There was still many who were not keen on the idea of being part of Japan, and the Chinese Empire which also had close historic ties with Okinawa protested the incorporation of Okinawa into Japan. The issue was resolved through the mediation of the American President, and the pro-CHina lobby lost much of its influence with the Japanese victory in the Sino-Japanese War of 1894.

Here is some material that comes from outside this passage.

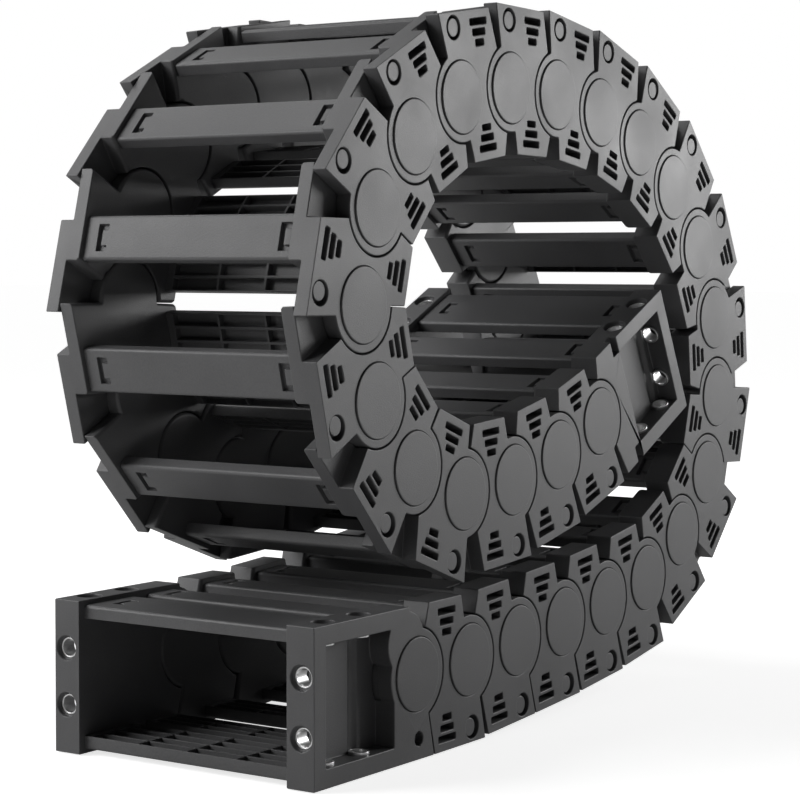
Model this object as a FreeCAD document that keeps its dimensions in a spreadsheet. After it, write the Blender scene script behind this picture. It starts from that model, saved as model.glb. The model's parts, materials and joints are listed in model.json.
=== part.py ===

In the Second World War, Okinawa was a highly strategic location which the Allies regarded as essential for an invasion of the Japanese mainland. In October 1944, much of Naha was destroyed by American bombers, and the islands were invaded in early 1945 in one of the bloodiest campaigns of the war. Over 260,000 people (many of them civilians) died over a period of three months. With the Allied victory, General MacArthur, US General in command of the occupying US forces, separated the Ryukyus and Japan into separate administrations. Okinawa thus remained under separate US control, which was confirmed with the 1951 San Francisco peace treaty. On May 15th 1972 the islands reverted to Japanese administration, but US forces continue to maintain many bases and training areas, and significant forces, on the Okinawan islands. Today, the continued American military presence in Okinawa and other parts of Japan still causes problems at times but is balanced with a general awareness of the importance of the bases for the Okinawan economy.